Two members voted for a hike in rates for a number of months at the end of last year but, since then, sinking inflation has seen a return to all nine members agreeing to leave rates as they are.
The Bank will also want to avoid knocking Britain’s fragile recovery off course amid signs that it is already slowing down.
Recent official figures confirmed that gross domestic product growth slowed to 0.3 per cent in the first quarter, its worst performance since the end of 2012.
The Bank has said it expects this to be revised up, but in its latest economic forecasts, published last month, it slashed its expectation for growth over 2015 as a whole to 2.5 per cent from 2.9 per cent.
Yesterday leading international think tank, the Organisation for Economic Co-operation and Development said the UK is set for growth of 2.4 per cent in 2015 – less than the 2.7 per cent it previously expected but still stronger than the rest of the Group of Seven leading global nations.

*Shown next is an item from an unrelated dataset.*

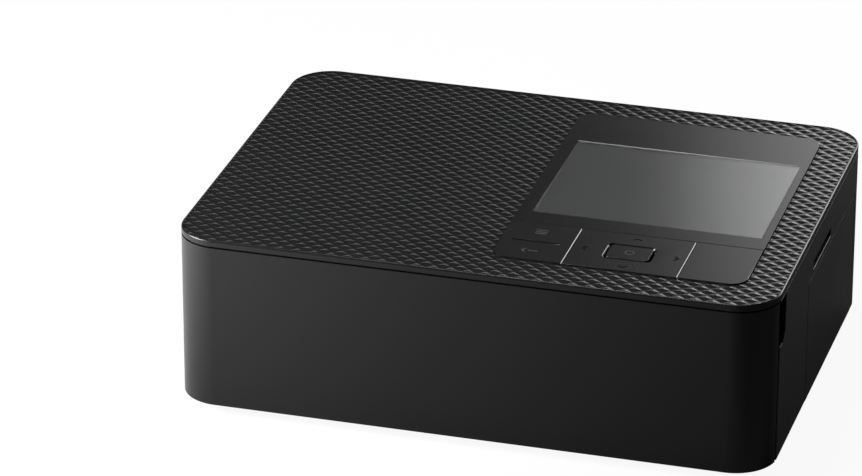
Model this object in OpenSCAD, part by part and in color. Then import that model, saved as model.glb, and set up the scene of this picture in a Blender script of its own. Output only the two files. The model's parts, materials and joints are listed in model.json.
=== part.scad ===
// Compact photo printer: a low black box with a display and keys in its top, a full-width door in
// front and an ink door on the right. X runs to the right, Y to the back, Z up, and the origin lies on
// the table under the middle of the case.

/* [Case] */
// Width of the case
body_w = 182.2; // [166:0.2:200]
// Depth of the case
body_d = 133; // [120:0.5:146]
// Height of the case above the table
body_h = 57.6; // [52:0.1:63]
// Radius of the upright corners
corner_r = 13; // [11:0.5:14]
// Thickness of the side and rear walls
wall_t = 2; // [1.6:0.1:2.2]
// Height of the case's lower edge above the table
stand_gap = 3.3; // [3:0.1:4]
// Thickness of the floor
floor_t = 2; // [1.6:0.1:2.2]
// Height of the smooth band round the top cover
band_h = 2.1; // [1.8:0.1:2.4]
// Height of the dark seam under the band
seam_gap = 0.5; // [0.3:0.1:0.8]
// Gap between casings that meet edge to edge
part_gap = 0.3; // [0.2:0.1:0.5]
// Rounding of the top cover's upper edge
edge_r = 0.6; // [0.4:0.1:0.9]
// Thickness of the bumped skin on the top cover
skin_t = 0.5; // [0.4:0.1:0.8]

/* [Front door] */
// How far the door's wings reach back along the sides
door_reach = 10.7; // [9:0.1:12]
// Thickness of the door
door_t = 2.2; // [1.8:0.1:2.4]
// Gap between the door's wings and the side panels
door_gap = 1; // [0.8:0.1:1.4]
// Distance of the door's pivot from the front face
door_pivot_in = 4.2; // [4:0.1:4.6]
// Height of the door's pivot over the lower edge
door_pivot_up = 2.3; // [2.2:0.1:2.6]
// Radius of the door's hinge pins
door_pin_r = 0.9; // [0.7:0.1:1]
// Distance of each door hinge from the side face
door_hinge_in = 21.1; // [20:0.1:24]
// Height of the finger notch
notch_h = 14.5; // [12:0.5:18]
// Length of the finger notch along the side
notch_l = 7.3; // [6:0.1:9]
// Depth of the finger notch
notch_deep = 5; // [4.5:0.1:6]

/* [Ink door] */
// Length of the ink door
ink_door_l = 66; // [64:0.5:68]
// Height of the strip between the ink door and the card slot
ink_card_gap = 1.95; // [1.5:0.05:2.2]
// Distance of the ink door's pivot from the side face
ink_pivot_in = 3.7; // [3.6:0.1:4]
// Radius of the ink door's hinge pins
ink_pin_r = 0.7; // [0.5:0.1:0.8]

/* [Control panel] */
// Right edge of the panel, from the right side of the case
panel_x_in = 11.2; // [11:0.1:12]
// Width of the panel
panel_w = 77.1; // [76.5:0.1:80]
// Front edge of the panel, from the front of the case
panel_y_in = 13.4; // [13:0.1:15]
// Rear edge of the panel, from the back of the case
panel_back_in = 10.7; // [10:0.1:12]
// Radius of the panel's corners
panel_r = 5.5; // [4:0.1:7]
// Depth of the key row
key_row_d = 25.5; // [24.5:0.1:26.5]
// Gap round each key
key_gap = 0.3; // [0.2:0.05:0.4]
// Thickness of the key caps
key_t = 1.6; // [1.4:0.1:1.8]
// Width of the left key
menu_w = 22.2; // [21:0.1:23]
// Width of the four-way key
nav_w = 34.7; // [34:0.1:36]
// Width of the centre key
ok_w = 12.8; // [12:0.1:13]
// Depth of the centre key
ok_d = 8.8; // [8:0.1:9]
// Width of the recess round the centre key
ok_recess_w = 15; // [14.8:0.1:15.4]
// Depth, front to back, of the recess round the centre key
ok_recess_d = 10.6; // [10.4:0.1:11]
// Travel of the keys that move straight down
key_travel = 0.4; // [0.2:0.05:0.4]
// Width of the display window
window_w = 69.9; // [66:0.1:70]
// Distance of the display window from the panel's rear edge
window_back_in = 21.8; // [20:0.1:24]
// Distance of the display window from the panel's left edge
window_x_in = 4.7; // [4:0.1:5]
// Distance of the display window from the key row
window_y_in = 7.8; // [7:0.1:8]
// Depth of the display under the panel's face
lcd_deep = 1.8; // [1.6:0.1:2]

/* [Card slot] */
// Length of the memory card slot
card_l = 24.5; // [24.5:0.1:26]
// Height of the memory card slot
card_h = 2.5; // [2.3:0.1:2.8]
// Distance of the card slot's middle from the casing's upper edge
card_down = 9.3; // [9.2:0.1:9.6]
// Middle of the card slot, from the middle of the case's depth
card_y = 3.25; // [2:0.25:5]

/* [Paper path] */
// Height at which the paper runs
paper_z = 20; // [19.8:0.1:20.2]
// Room on each side of the paper, for the side plates and the drives
side_room = 41.1; // [41:0.1:43]
// Distance of the print line from the back of the case
head_in = 48.5; // [47.5:0.5:49]
// Radius of the platen roller
platen_r = 7; // [6.5:0.1:7.4]
// Radius of the grip roller
grip_r = 4; // [3.6:0.1:4.2]
// Radius of the pinch roller
pinch_r = 3.5; // [3.2:0.1:3.6]
// Distance from the print line to the grip roller
grip_back = 36; // [35.5:0.1:36.5]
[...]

Although it added that chancellor George Osborne should spread austerity over a longer period than planned to avoid damaging the economy.
Craig Erlam, senior market analyst at Oanda said: ‘The UK may appear on the path to a sustainable recovery but many things are still missing from it, most notably wage growth, productivity growth and balance.
‘Moreover, the economy has been cooling and there are a number of headwinds facing it in the coming 12 months including fiscal tightening and a stronger pound, the effects of which the BoE will probably want to see before it begins raising rates.’
The OECD also slashed its growth forecast for the US yesterday to 2.0 per cent from 3.1 per cent and warned that the global economy is ‘muddling-through’.